▶ **Exercise objective**: Up to and including the line that contains "wasm.setup();", write out each line of the material from its first line, exactly.

▶ **Recorded information**:
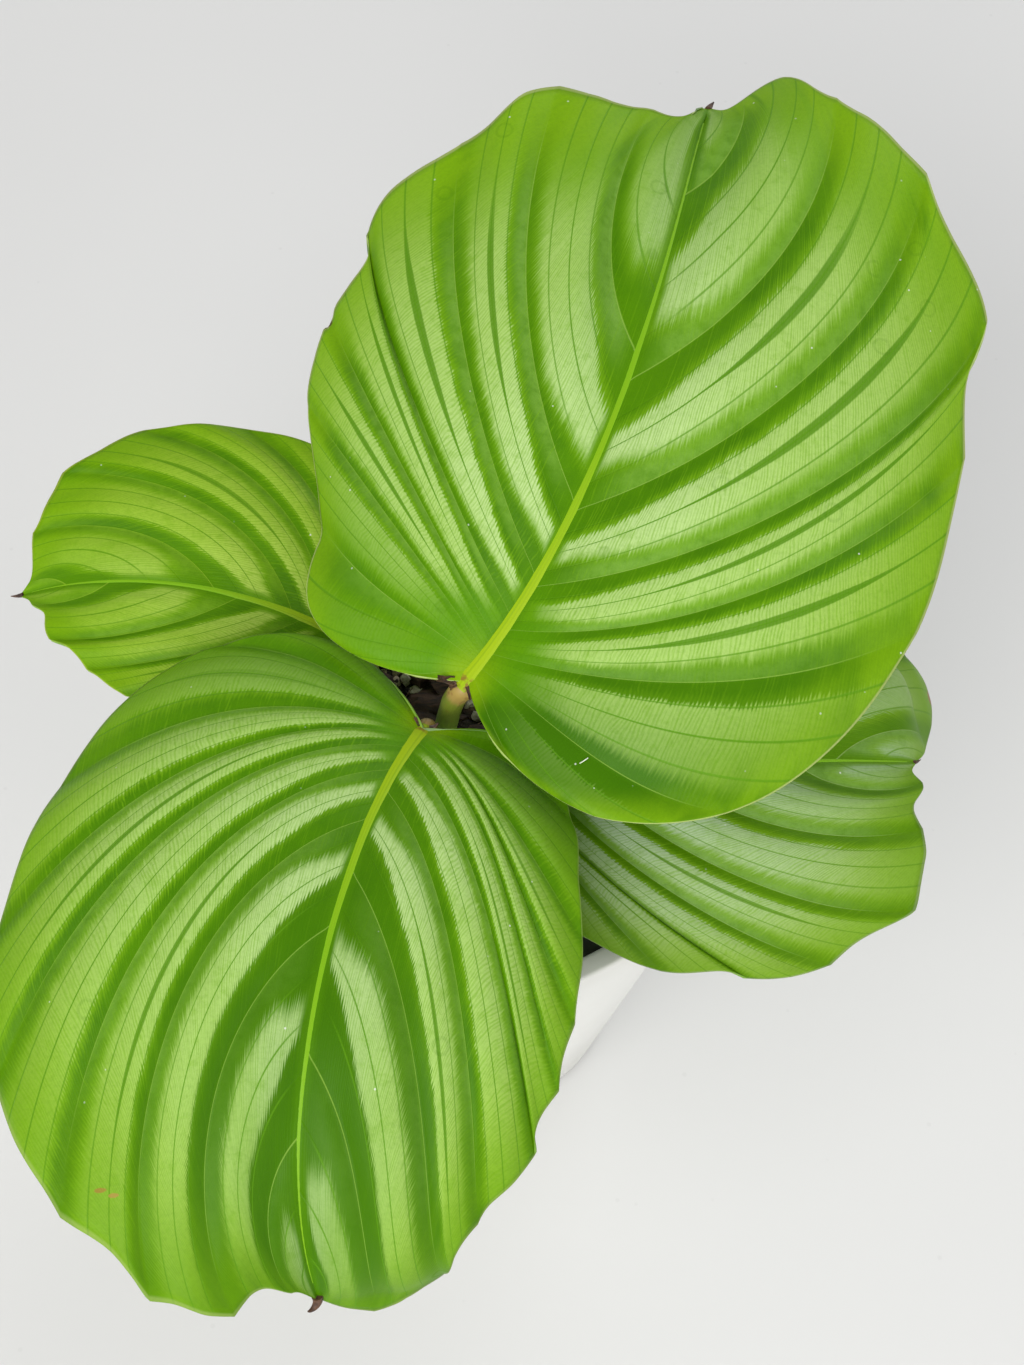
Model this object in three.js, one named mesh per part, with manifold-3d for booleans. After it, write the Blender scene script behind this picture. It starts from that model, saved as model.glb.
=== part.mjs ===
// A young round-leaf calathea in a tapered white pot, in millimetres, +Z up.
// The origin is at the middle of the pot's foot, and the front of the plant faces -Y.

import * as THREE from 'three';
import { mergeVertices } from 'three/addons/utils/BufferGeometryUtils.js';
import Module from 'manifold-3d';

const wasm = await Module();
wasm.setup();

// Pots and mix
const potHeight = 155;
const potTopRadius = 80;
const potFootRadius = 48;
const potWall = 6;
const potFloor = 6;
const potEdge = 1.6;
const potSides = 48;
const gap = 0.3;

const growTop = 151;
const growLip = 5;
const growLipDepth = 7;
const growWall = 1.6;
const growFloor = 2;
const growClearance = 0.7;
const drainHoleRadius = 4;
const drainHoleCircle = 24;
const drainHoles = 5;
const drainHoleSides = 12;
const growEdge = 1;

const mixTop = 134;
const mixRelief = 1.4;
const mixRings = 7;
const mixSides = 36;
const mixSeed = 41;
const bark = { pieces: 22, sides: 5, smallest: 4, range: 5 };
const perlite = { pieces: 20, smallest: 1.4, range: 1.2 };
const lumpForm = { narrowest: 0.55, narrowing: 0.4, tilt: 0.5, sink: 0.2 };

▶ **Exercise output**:
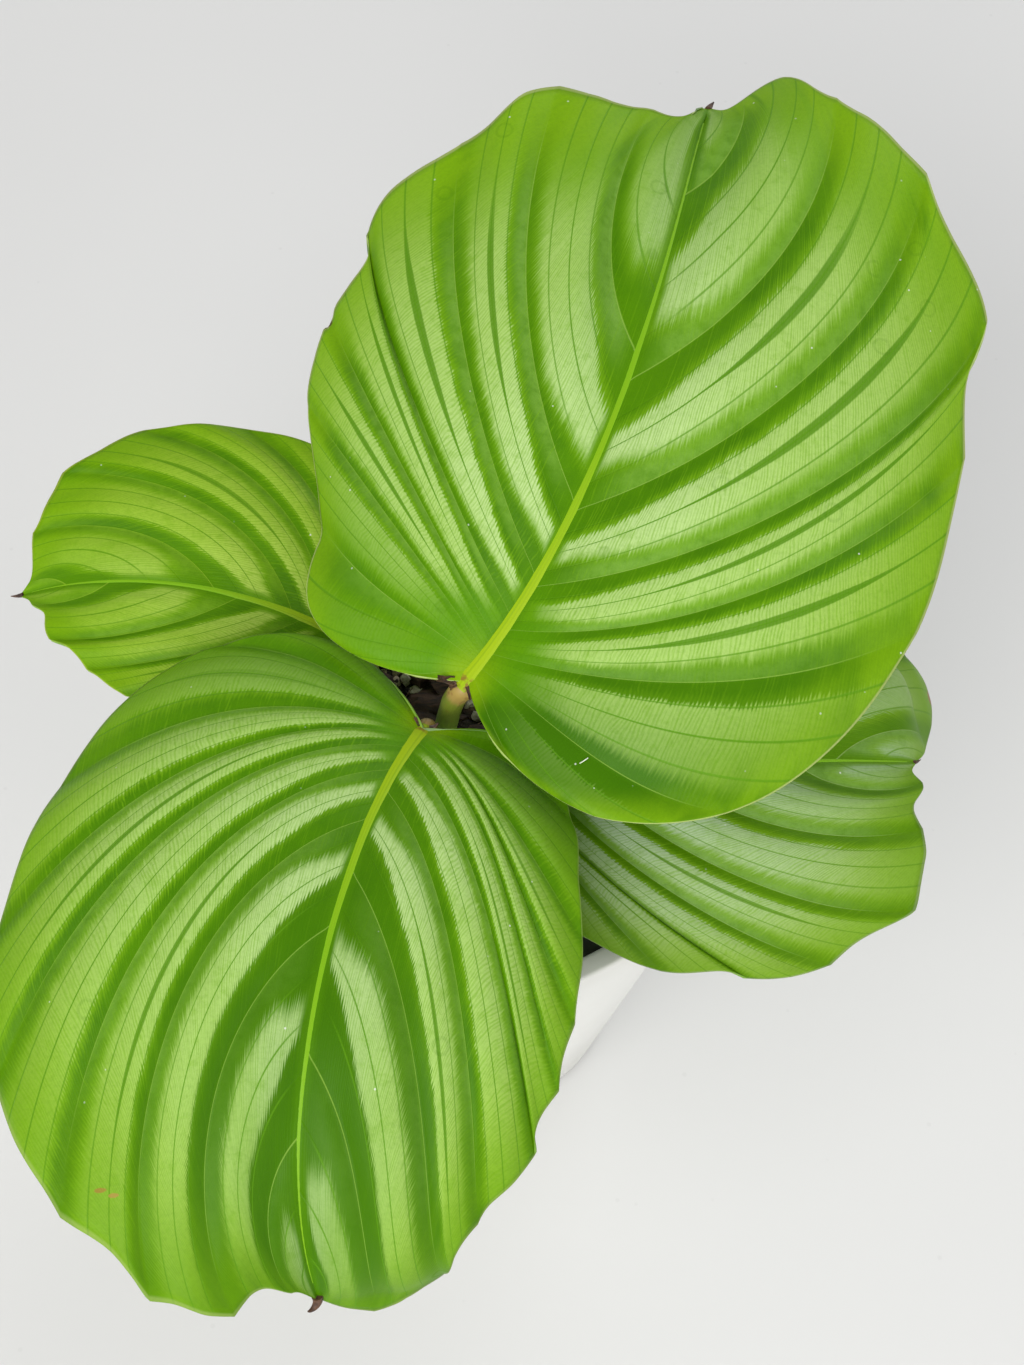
Model this object in three.js, one named mesh per part, with manifold-3d for booleans. After it, write the Blender scene script behind this picture. It starts from that model, saved as model.glb.
=== part.mjs ===
// A young round-leaf calathea in a tapered white pot, in millimetres, +Z up.
// The origin is at the middle of the pot's foot, and the front of the plant faces -Y.

import * as THREE from 'three';
import { mergeVertices } from 'three/addons/utils/BufferGeometryUtils.js';
import Module from 'manifold-3d';

const wasm = await Module();
wasm.setup();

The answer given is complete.